EI: Possibly, people may automatically assume that, but it’s actually quite the opposite for us. Most of our songs are lyrically quite dark, and have come from a place of ill-feeling or wrong doing. It’s always cathartic to go and dance away your troubles to a melancholy pop song, and you can definitely do that to Deluka.
“Sleeping Is Impossible” was used for the recent installment of Grand Theft Auto– who is the song about?
EI: Oooh I don’t name names! I don’t like to rob people of an imagination either. I will say though ‘sleep’ or lack of, has always been a recurrent theme in my lyrics, this is because anything that tends to keep you awake at night is generally the stuff that effects your psyche, the important things in life, love, hate, anger, passion, worry, the list goes on!

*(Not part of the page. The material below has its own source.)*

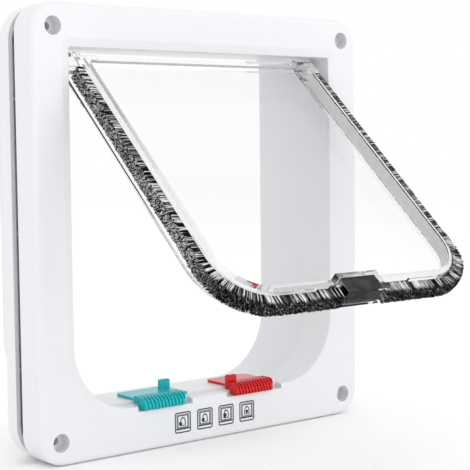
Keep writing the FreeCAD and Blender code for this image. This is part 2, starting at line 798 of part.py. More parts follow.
def round_grip_end(body, colour, centre):
    """Round the grip's right end as seen from above, by cutting away all outside a rounded outline."""
    plan = level_sketch(body, f"{colour}_grip_end", GRIP_TOP)
    wide, half = "grip_width", "grip_width / 2"
    room = "grip_end_radius"
    ahead, behind = f"0 - grip_front - {room}", f"grip_back + 2 * {room}"
    add_box(plan, f"{centre} - {wide}", f"{centre} + {wide}", ahead, behind, "a")
    left, right = f"{centre} - {half} - {room}", f"{centre} + {half}"
    front, back = "0 - grip_front", f"grip_back + {room}"
    corners = [(left, front, None), (right, front, room), (right, back, None), (left, back, None)]
    add_profile(plan, corners, "b")
    pocket(body, plan, f"{GRIP_TOP} - {SILL} + 2 * grip_foot")


def build_slider(colour, centre, tab_place, toward):
    """Lock slider: ribbed grip over the lip, flat plate on the sill's step, stop tab and snap stem."""
    body = new_body(f"slider_{colour}")
    grip = side_sketch(body, f"{colour}_grip", f"{centre} - grip_width / 2")
    grip_profile(grip, "grip_rib_height")
    pad(body, grip, "grip_width")
    rib = side_sketch(body, f"{colour}_rib", f"{centre} - grip_width / 2")
    grip_profile(rib, "0")
    first = pad(body, rib, "grip_rib_width")
    repeat_along_x(body, first, f"{colour}_ribs", "grip_width - grip_rib_width", GRIP_RIBS)
    round_grip_end(body, colour, centre)

    inner = f"0 - {toward} * ( case_width / 2 + tab_side_gap )"
    outer = f"{centre} - {toward} * slider_outer"
    left, right = (outer, inner) if toward > 0 else (inner, outer)
    plate = level_sketch(body, f"{colour}_plate", PLATE_UNDER)
    corners = [
        (left, "grip_hook_back", None),
        (right, "grip_hook_back", None),
        (right, "slider_back", "slider_corner"),
        (left, "slider_back", "slider_corner"),
    ]
    add_profile(plate, corners)
    pad(body, plate, f"{SLIDER_TOP} - {PLATE_UNDER}")

    tab = facing_sketch(body, f"{colour}_tab", tab_place)
    middle = f"0 - {toward} * ( case_width / 2 + tab_side_gap + tab_width / 2 )"
    left, right = f"{middle} - tab_width / 2", f"{middle} + tab_width / 2"
    low = f"{SLIDER_TOP} - tab_thickness / 2"
    corners = [
        (left, low, None),
        (right, low, None),
        (right, TAB_TOP, "tab_corner"),
        (left, TAB_TOP, "tab_corner"),
    ]
    add_profile(tab, corners)
    pad(body, tab, "tab_thickness", reverse=True)

    stem = level_sketch(body, f"{colour}_stem", f"{PLATE_UNDER} + stem_root")
    near_side, far_side = "stem_y - stem_depth / 2", "stem_y + stem_depth / 2"
    left, right = f"{centre} - stem_width / 2", f"{centre} + stem_width / 2"
    add_box(stem, left, right, near_side, far_side)
    depth = "stem_root + slider_lift + bed_rise + sleeve_wall + foot_gap + foot_thickness"
    pad(body, stem, depth, reverse=True)
    foot = level_sketch(body, f"{colour}_foot", f"{SILL} - sleeve_wall - foot_gap")
    add_box(foot, left, right, f"{near_side} - foot_reach", f"{far_side} + foot_reach")
    pad(body, foot, "foot_thickness", reverse=True)
    return body


def add_teeth(body):
    """A row of small notches along the back edge of the left slider, for its click stops."""
    tooth = level_sketch(body, "tooth", SLIDER_TOP)
    left = "teal_x - slider_outer + slider_corner + tooth_width / 2"
    add_box(tooth, left, f"{left} + tooth_width", "slider_back - tooth_depth", "slider_back + tooth_depth")
    cut = pocket(body, tooth, f"{SLIDER_TOP} - {PLATE_UNDER}")
    repeat_along_x(body, cut, "teeth", "tooth_run - tooth_width", TEETH)


def build_sill_magnet():
    """Block magnet in its holder, against the underside of the sill."""
    body = new_body("sill_magnet")
    block = level_sketch(body, "sill_magnet_block", f"{SILL} - sleeve_wall")
    half = "sill_magnet_width / 2"
    back = "sill_magnet_front + sill_magnet_depth"
    add_box(block, f"0 - {half}", half, "sill_magnet_front", back)
    pad(body, block, "sill_magnet_height", reverse=True)
    return body


front_frame = build_front_frame()
rear_frame = build_rear_frame()
flap_panel = build_flap_panel()
slider_teal = build_slider("teal", "teal_x", f"hinge_y + {PLATE_FRONT} + tab_gap_behind", 1)
add_teeth(slider_teal)
slider_red = build_slider("red", "red_x", "hinge_y - wall_front - tab_thickness - tab_gap_before", -1)
parts = [
    front_frame,
    rear_frame,
    flap_panel,
    build_pile_strip("left", -1),
    build_pile_strip("right", 1),
    build_magnet_case(),
    build_magnet_case_lid(),
    build_flap_magnet(),
    build_hinge_pin("left", -1),
    build_hinge_pin("right", 1),
    slider_teal,
    slider_red,
    build_sill_magnet(),
]
doc.recompute()

for item in doc.Objects:
    if "Invalid" in item.State or "Error" in item.State:
        raise RuntimeError(f"{item.Label} has state {item.State}")
for body in parts:
    if body.Shape.isNull() or not body.Shape.isValid():
        raise RuntimeError(f"{body.Label} has no valid shape")

os.makedirs("parts", exist_ok=True)
for body in parts:
    body.Shape.exportStep(f"parts/{body.Label}.step")
    box = body.Shape.BoundBox
    solids = len(body.Shape.Solids)
    print(f"{body.Label}: {solids} solid, {body.Shape.Volume / 1000:.2f} cm3, "
          f"X {box.XMin:.1f} {box.XMax:.1f} Y {box.YMin:.1f} {box.YMax:.1f} Z {box.ZMin:.1f} {box.ZMax:.1f}")
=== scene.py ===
import math

import bpy
import numpy as np
from mathutils import Matrix, Vector


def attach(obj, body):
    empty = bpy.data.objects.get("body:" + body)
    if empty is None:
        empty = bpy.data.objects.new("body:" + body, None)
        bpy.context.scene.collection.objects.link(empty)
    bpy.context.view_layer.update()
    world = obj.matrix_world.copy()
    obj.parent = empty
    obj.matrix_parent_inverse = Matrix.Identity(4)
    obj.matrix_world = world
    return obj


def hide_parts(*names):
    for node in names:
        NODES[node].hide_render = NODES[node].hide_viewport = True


# A cat flap for a door: white moulded frames, a clear flap edged in brush pile, and two
# coloured lock sliders on the sill. The scene is in metres, in the frame of the solids. The
# sizes of the pile and of the prints are in millimetres until their points are placed.

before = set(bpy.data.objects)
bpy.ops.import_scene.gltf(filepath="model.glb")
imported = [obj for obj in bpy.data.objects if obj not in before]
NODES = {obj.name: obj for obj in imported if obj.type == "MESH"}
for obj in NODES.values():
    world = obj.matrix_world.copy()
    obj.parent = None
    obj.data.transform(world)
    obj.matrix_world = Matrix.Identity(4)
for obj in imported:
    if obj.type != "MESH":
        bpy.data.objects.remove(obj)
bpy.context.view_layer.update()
MM = 0.001
QUARTER_TURN = math.pi / 2

HINGE = np.array([0.0, 0.018, 0.0975])
REST_ANGLE = math.radians(-47.5)

# The path of the pile on the flap's wall, in the flap's own axes: its hinge line is at 0, Z runs
# up and Y through the flap. Half the wall's width, its foot below the hinge, its corner radius.
WALL_HALF, WALL_FOOT, WALL_CORNER = 83.0, 186.0, 26.5
PILE_TOP, PILE_END = 16.0, 15.2         # its top below the hinge, its end beside the middle
PILE_MIDDLE, PILE_HALF = -1.55, 4.5     # its middle and half its width, along Y
SIDE_LENGTH = WALL_FOOT - WALL_CORNER - PILE_TOP
ARC_LENGTH = WALL_CORNER * QUARTER_TURN
PATH_LENGTH = SIDE_LENGTH + ARC_LENGTH + WALL_HALF - WALL_CORNER - PILE_END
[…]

What are three albums you can’t live without?
EI: This can change on a daily basis, but things I will always come back to are; ‘Hunkydory’-David Bowie, ‘Purple Rain’- Prince and ‘Parallel lines’-Blondie.
KK: Do compilations and ‘Best ofs’ count? ‘The Best Northern Soul Floor Shakers…Ever!’, ‘Dirty Hits’ by Primal Scream and ‘Franz Ferdinand’ by ‘Franz Ferdinand’.
And finally, if you weren’t making music what profession would you like to take a stab at?
KK: I guess I would be a graphic designer, I am now of sorts. I’ve done and still do all the Deluka graphics, flyers, myspace and record sleeve, etc. Maybe I’d be an artist or do something with moving image, or put out a rare ‘zine. I don’t know, something considered portentous no doubt!
EI: I would most likely be using my brain to write literature. If I’m not writing music I like to write stories, or using my hands to create avant-garde hairstyles on people, like Edward Scissorhands!